Note: The NNGPKernel is a child of the nn.Module that just adds functionality to the forward method so that the propagate methods are called and manages the tensor sizes and shapes

Now I can instantiate my model as for example

layers = []
for _ in range(7):  # n_layers
    layers += [
        Conv2d(kernel_size=7, padding="same", var_weight=var_weight * 7**2,

model = Sequential(
    Conv2d(kernel_size=28, padding=0, var_weight=var_weight,

and call model (X_train, X_train) which will give me a tensor of size (X_train.shape[0], X_train.shape[0]) where X_train is a tensor of size (#samples, 1, ImageHeight, ImageWidth).

The issue:

When I run this model for large sample sizes during training i run into serious memory issues. These are my memory results. Note that I am currently only working with a CPU and no GPUs.

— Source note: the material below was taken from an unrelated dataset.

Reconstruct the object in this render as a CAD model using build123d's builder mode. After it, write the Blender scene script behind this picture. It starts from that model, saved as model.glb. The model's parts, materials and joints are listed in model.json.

Using the above architecture on the MNIST dataset, I consume about 2 GB of RAMfor a sample size of 100 images, 3.5GB for a sample size of 125 images, 5 GB for a sample size of 150 and this grows linearly. However when I try to compute the Kernel with torch.no_grad() context, all my memory issues go away and I can compute Kernels of very large sizes. This tells me that all of the memory is being consumed due to the autograd engine maintaining references to tensors that it needs to evaluate gradients in the backward pass of my training.

My question is:

Given the computation in each Conv2d and ReLU propagate function, is this memory usage acceptable for the given network size and sample size? Is there someway I can reduce the memory consumption? Given the current state I simply run out of RAM if I try to train with a sample size greater than 175 images with a PC with 16GB RAM. Or is the excessive memory usage coming from the elementwise operations in the ReLU layer which stores a lot of tensors and cannot be helped?